Seeger was frustrated with the olive oil case because the mayonnaise does, in fact, contain some olive oil. The label said it was made "with" olive oil, not "mostly" with olive oil.

But beyond the theory of the case, Seeger is troubled by Sheehan's practice. He wrote defendants have faced significant expenses defending themselves from lawsuits that "have suffered the judicial equivalent of a crash landing," while courts themselves have also incurred costs to handle them.

"When a party files a frivolous case, and consumes the court's attention, everyone foots the bill," Seeger wrote. "For now.

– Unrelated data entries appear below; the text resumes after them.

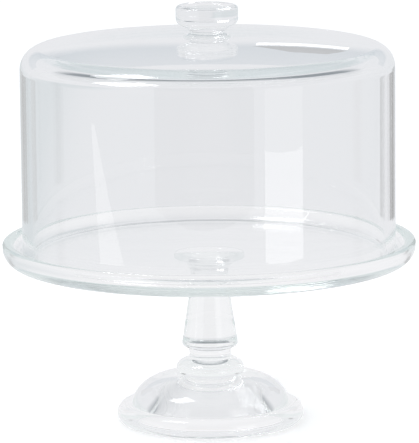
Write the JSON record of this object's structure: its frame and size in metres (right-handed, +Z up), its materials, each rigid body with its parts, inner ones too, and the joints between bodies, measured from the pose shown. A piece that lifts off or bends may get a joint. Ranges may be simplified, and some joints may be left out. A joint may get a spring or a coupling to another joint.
{
  "type": "cake stand with dome",
  "caption": "Clear glass footed cake stand with a raised rim and a thick straight-sided glass dome that lifts off by its round knob.",
  "frame": {"origin": "on the axis at table level, at the middle of the foot's resting ring", "axes": "+Z up along the axis all pieces are turned about; X and Y are alike, and the front seen in the picture is -Y"},
  "size_m": [0.3046, 0.3046, 0.3106],
  "materials": {
    "stand_glass": "pressed clear soda-lime glass, fire polished",
    "dome_glass": "clear soda-lime glass, fire polished, faintly wavy",
    "clear_adhesive": "clear cured adhesive film"
  },
  "bodies": {
    "stand": {"pedestal": "stand_glass", "plate_bond": "clear_adhesive", "plate": "stand_glass"},
    "dome": {"dome_shell": "dome_glass", "knob_bond": "clear_adhesive", "dome_knob": "dome_glass"}
  },
  "joints": [
    {"name": "dome_lift", "type": "slide", "parent": "stand", "child": "dome", "axis": [0, 0, 1], "range_m": [0, 0.18]}
  ]
}
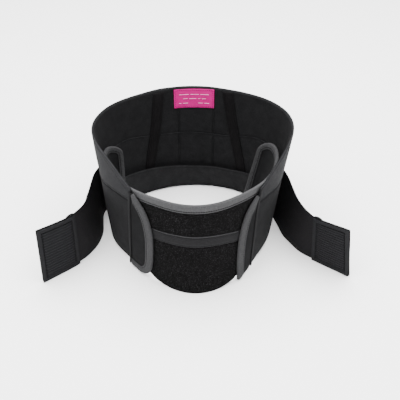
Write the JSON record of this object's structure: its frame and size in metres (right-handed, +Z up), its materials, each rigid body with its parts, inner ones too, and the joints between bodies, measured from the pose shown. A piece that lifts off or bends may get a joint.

"This Court is increasingly curious about which side of the line Plaintiff's counsel is on."

He ordered another spreadsheet, this time to prove he shouldn't have to pay Walmart's legal fees.

"Plaintiff's counsel has become a wrecking ball when it comes to imposing attorneys' fees on other people," Seeger wrote. "And this court is starting to wonder who should pay for the cleanup. At some point, even lawyers have to internalize the costs of their own behavior.

"Plaintiff's counsel has taken everyone on a ride, and Plaintiff's counsel must show who should pay for the ticket."

Sheehan first gained notoriety as the "vanilla vigilante," filing a host of lawsuits that claimed vanilla flavoring in products did not contain traditional vanilla.

Sheehan has sued because the strawberry flavoring in Pop-Tarts comes from pears and apples and is dyed red. He complained Bagel Bites have cheese that is a blend made with skim milk and feature tomato sauce that contains ingredients consumers wouldn't expect (the judge hearing that case called his claims "unreasonable and unactionable").

An Illinois Southern District judge called him a "serial filer of frivolous litigation."

Pepperidge Farm, fighting a case that says its Harvest Wheat crackers should contain more whole wheat flour than enriched whole wheat flour, said the suit couldn't pass the standard that a "reasonable consumer" would be misled. The basis of the suit should depend "on the likely reaction of a reasonable consumer rather than an ignoramus," it argued.

In March, Sheehan lost a lawsuit that said the fudge in fudge-covered Oreos should adhere to traditional definitions of "fudge" by containing more milk fat and not palm oil and nonfat milk.

"He vaguely suggests that this is 'inconsistent with what consumers expect,' but provides nothing to support why a reasonable consumer would not expect ingredients that, in Plaintiff's own words, are 'often used' in fudge." Judge Paul Crotty wrote.

A month earlier, he lost a case against Coca-Cola over pina colada-flavored Fanta that said consumers expect real pineapple and coconut, not flavoring.

Mondelez Global has already asked an Illinois judge to penalize Sheehan, filing a motion to dismiss and a motion for sanctions simultaneously in February in a case that says gum-chewers expect mint-flavored Trident to contain real mint. The judge in that case said the motion for sanctions is premature and would revisit it, if necessary, once he rules on the motion to dismiss.

"Plaintiff's counsel tends to file the same copy-and-paste complaint in all his many cases, regardless of how frequently his claims have been dismissed," the motion for sanctions says. "Courts have repeatedly admonished him for doing so and have threatened sanctions.

"In cases like this one, sanctions are appropriate to deter serial filers."

Sheehan does have some successes, like his inclusion on the team of lawyers who won a $9.5 million settlement over whether Vizzy hard seltzers expect them to be healthier than they are. He and two other firms are set to take $2.5 million in fees.